Cloak and Dagger (Fritz Lang / U.S., 1946):

"Put it in code." The slaughter of two spies at the French-Spanish border is followed by a pair of pins removed from a map halfway across the globe, just a condensed Fritz Lang class on signs and meanings. "How's work in nuclear physics these days?" The transformation from apple to doomsday device is indicative of the dry surrealism at play, it also informs the university professor's (Gary Cooper) enlistment as O.S.S. secret agent, a boyhood fantasy swiftly darkenened. Europe's old order is dying as their discoveries are used for modern evil, one elderly atomic researcher (Helene Thimig) is blasted by the Nazi in a Swiss chalet while another (Vladimir Sokoloff) is imprisoned in a manor under Mussolini's glaring portrait.

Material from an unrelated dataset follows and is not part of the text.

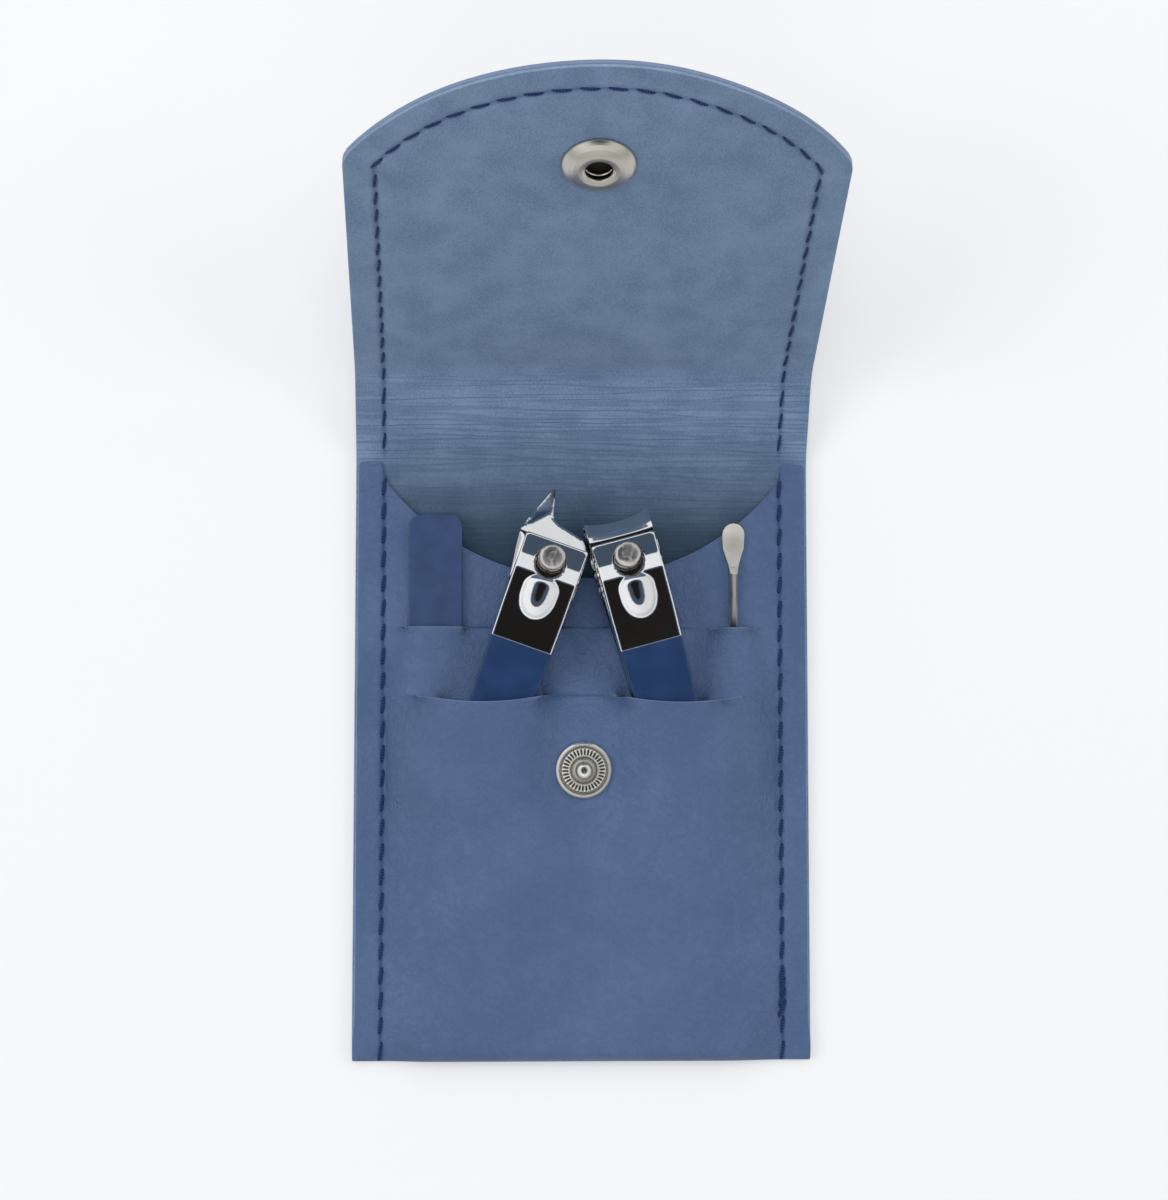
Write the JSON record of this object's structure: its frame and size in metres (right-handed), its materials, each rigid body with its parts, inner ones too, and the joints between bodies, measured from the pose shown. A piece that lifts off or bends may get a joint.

Another rhyme has the glamorous American double-agent (Marjorie Hoshelle) replaced by the scrappy Italian partisan (Lilli Palmer) with camisole and machine-gun, hardened by struggle yet momentarily softened by a soldier's half-remembered ditty. "Are you writing me poetry?" "In a way, yes." A view of the war from the aftermath, formed by the knowledge that the horrors are merely beginning. The Liliom carousel is stalled and full of scrawled equations, the M bouncing ball punctuates the close of Cooper's remarkable scuffle with the fascist officer (Marc Lawrence). (Staged with broken limbs and scarring gouges and scored to a jolly street band, it's expanded by Hitchcock in Torn Curtain.) The faulty engine and the hungry cat, "the things we can't control" that are the stuff of nightmares for a perfectionist auteur. Above all the Pandora's Box reimagined in Kiss Me Deadly: Triumphant fanfare plays for "free science at the service of humanity," but Lang has seen Hiroshima. With Robert Alda, J. Edward Bromberg, Ludwig Stössel, and Dan Seymour. In black and white.